4. Give millennials a voice
No one likes having a decision made for them, much less not being asked for their opinion, and millennials grew up in a world where they have a say. Instead of stifling this potential pipeline of ideas and innovation, look for ways to include millennials in the process. This is not the same as giving up authority or responsibility, but technology does make it incredibly easy to ask questions, collect, and analyze feedback. This is also a great practice to include every generation of worker.
5. Yes, give them a trophy
It can be hard for managers who did not grow up in the “everyone gets a trophy” era to offer frequent praise, especially if that praise is for small things. But this is the world many millennials experienced and it turns out it is for good reason. Recent studies on recognition indicate that although not all actions should be recognized equally, some form or acknowledgement produces better overall team performance. When the highest-performers on a team are recognized for their actions, it creates a spillover effect motivating other team members to achieve higher levels of performance.
6. Create clear opportunities to grow
Millennials are looking for new opportunities and challenges—and having watched their parents work through the negative impacts of the changing workplace, are looking for a healthier work-life balance. This is often misunderstood as constant need to be promoted without putting in the necessary work. In actuality, millennials view professional development opportunities as one of the most attractive qualities an employer can have.
Millennials desire opportunities to make a real impact in the workplace.
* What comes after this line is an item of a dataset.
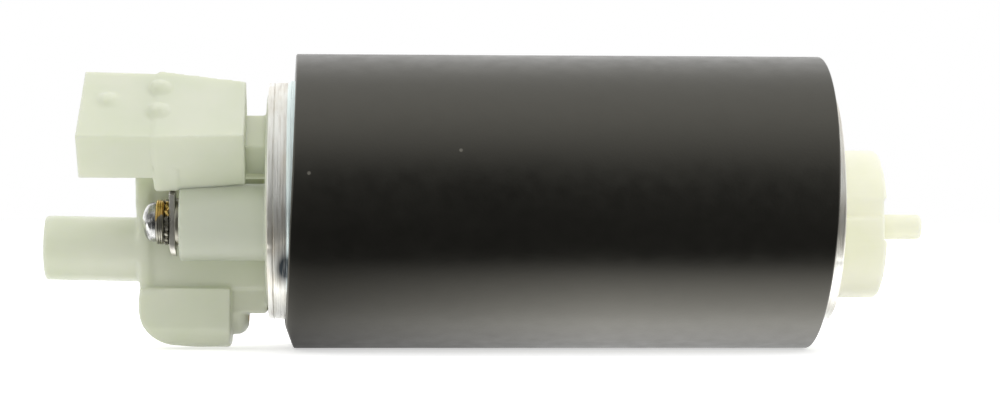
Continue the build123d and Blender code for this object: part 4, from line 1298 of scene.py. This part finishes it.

Instead of thinking about work through a model of hierarchy, which defines interaction and opportunity, provide opportunities for all of your employees to be exposed to more complicated tasks and begin to value experience through multi-generational teams. The mentor-mentee relationships that arise from these teams provide valuable knowledge transfer opportunities that will prepare millennials for the career progression they desire.
No one can deny globalization driven by technology continues to dramatically change the work experience. Millennials are more a product of this change than drivers. It is foolish to assume that employee engagement, communication, recognition, and motivation would remain constant in the face of everything else in the world changing.
Millennials are only harder to engage in the workplace if you are attempting to use the same tactics and strategies that have been used in the past. Ironically, the hyper connected, global infrastructure that created all of this change also presents new solutions to communicate, interact, and engage millennials. To do so, HR leadership needs rethink its engagement strategy, turn it into an inclusive process, and begin building engagement models that are interactive, responsive, and flexible.
After all, there are more generations and changes to come.